Position a rack in the center of the oven and preheat oven to 375 degrees (F).

In a medium bowl, stir together the melted butter, sugar, cornmeal, salt, and vanilla paste. Stir in the honey and the eggs one at a time, followed by the heavy cream and vinegar.

Place the frozen pie shell on a rimmed baking sheet and strain the filling through a fine-mesh sieve directly into the pie shell or strain it into a separate bowl and then pour it into the shell. Bake on the middle rack of the oven for 45-50 minutes, rotating 180 degrees when the edges start to set, 30 to 35 minutes through baking. The pie is finished when the edges are set and puffed up high and the center is no longer liquid but looks set like gelatin and is golden brown on top. All too cool completely on a wire rack, 2-3 hours. Sprinkle with flake sea salt. Serve slightly warm or at room temperature.

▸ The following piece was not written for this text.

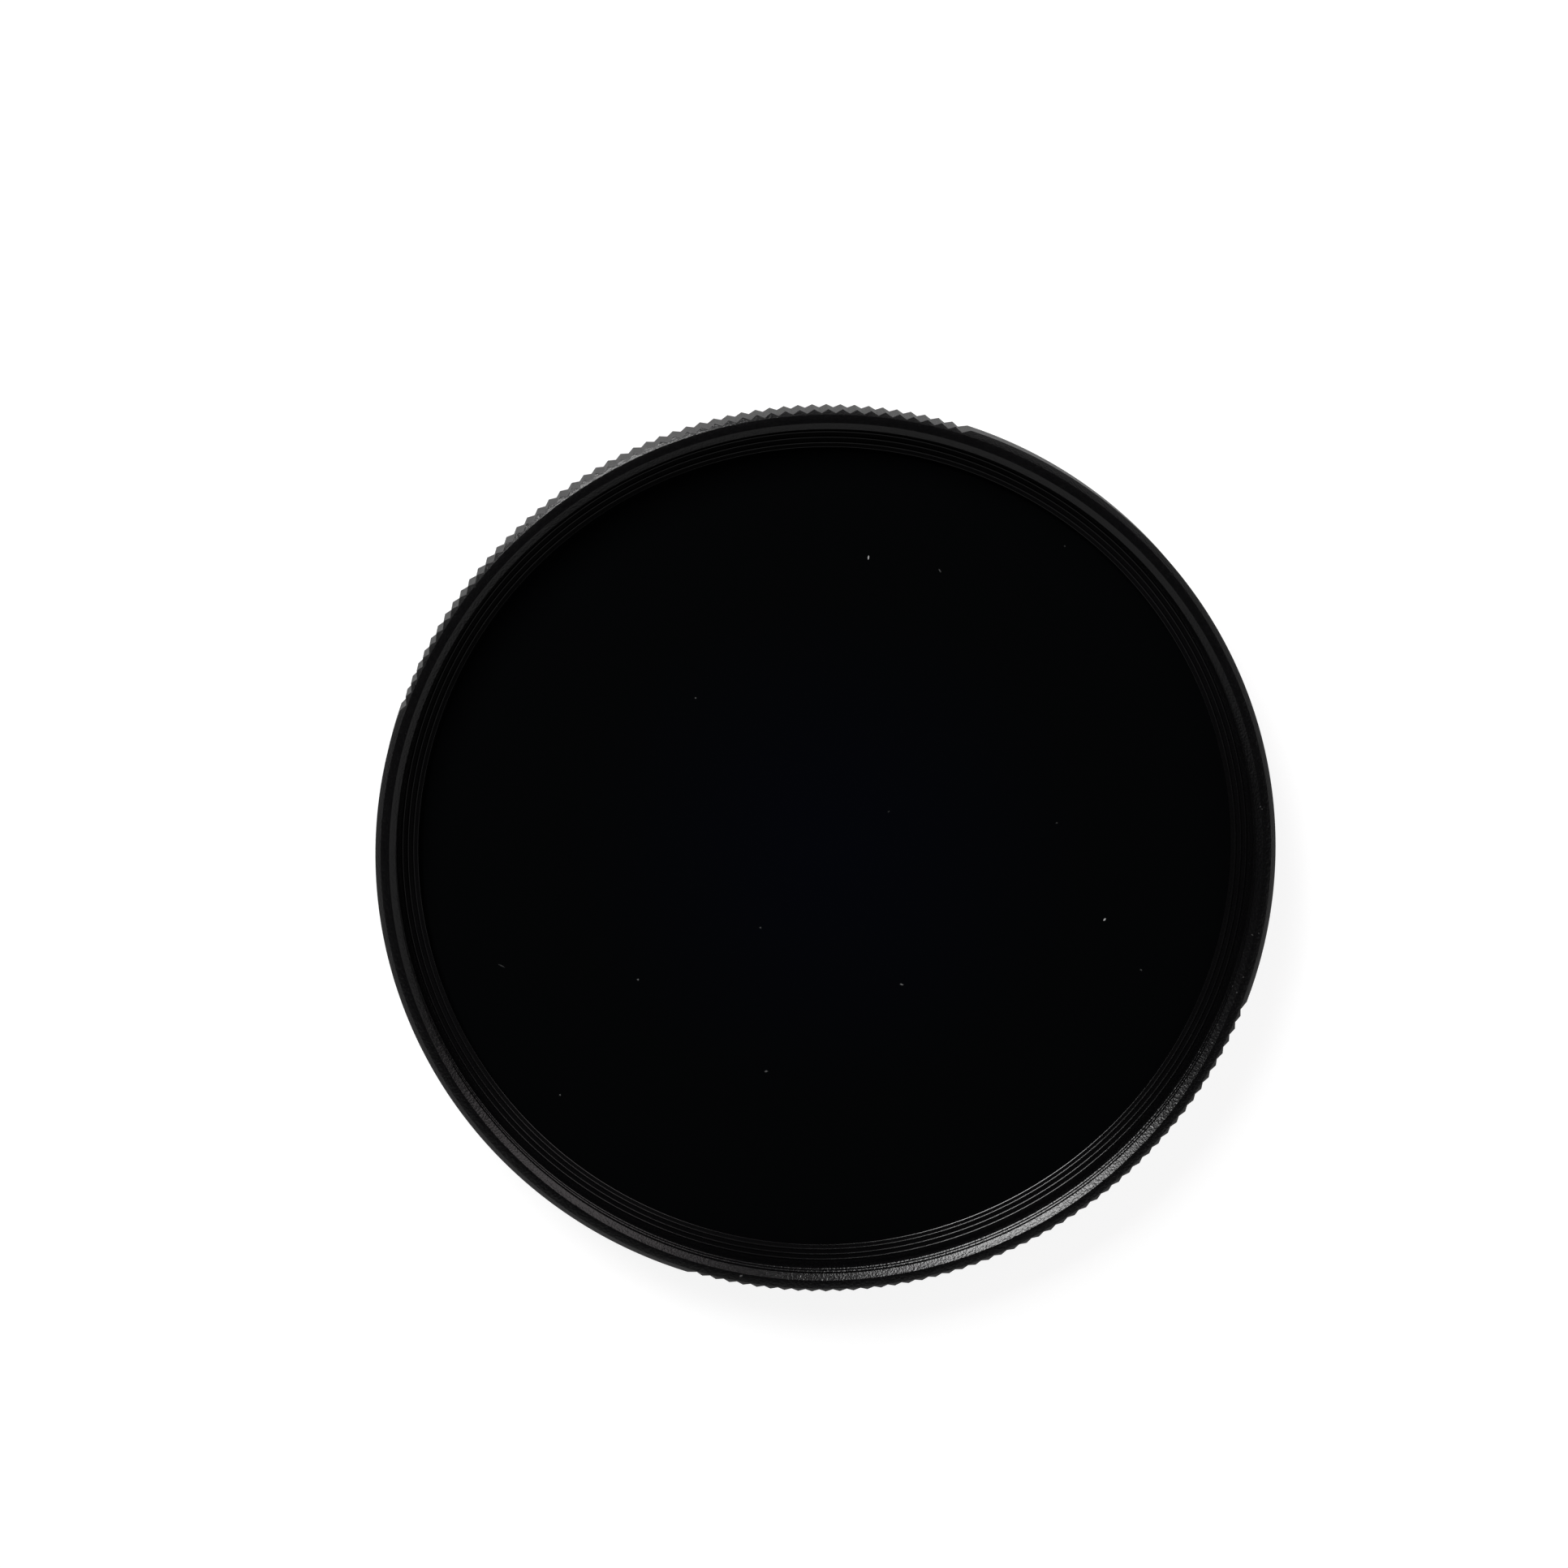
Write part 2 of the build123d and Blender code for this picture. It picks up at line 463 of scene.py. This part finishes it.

The pie will keep refrigerated for four days or at room temperature for two days.

***All-butter crust
(single crust pie)
1 ¼ c unbleached all-purpose flour
½ t kosher salt
1 ½ t granulated sugar
¼ lb (1 stick) cold unsalted butter, cut into ½ inch pieces
½ c cold water
2 T cider vinegar
½ c ice

Stir the flour, salt, and sugar together in a large bowl. Add the butter pieces and coat with the flour mixture using a bench scraper or spatula. With a pastry blender, cut the butter into the flour mixture, working quickly until mostly pea-size pieces of butter remain (a few larger pieces are ok, be careful not to overblend)

Combine the water, cider vinegar, and ice in a large measuring cup or small bowl. Sprinkle two tablespoons of the ice water mixture over the flour mixture, and mix and cut it in with a bench scraper until it is fully incorporated. Add more of the ice water mixture, one to two tablespoons at a time, using the bench scraper or your hands (or both) to mix until the dough comes together in a ball, with some dry bits remaining. Squeeze and pinch with your fingertips to bring all the dough together, sprinkling dry bits with more small drops of the ice water mixture, if necessary, to combine. Shape the dough into a flat disc, wrap in plastic, and refrigerate for at least an hour, preferably overnight, to give crust some time to mellow.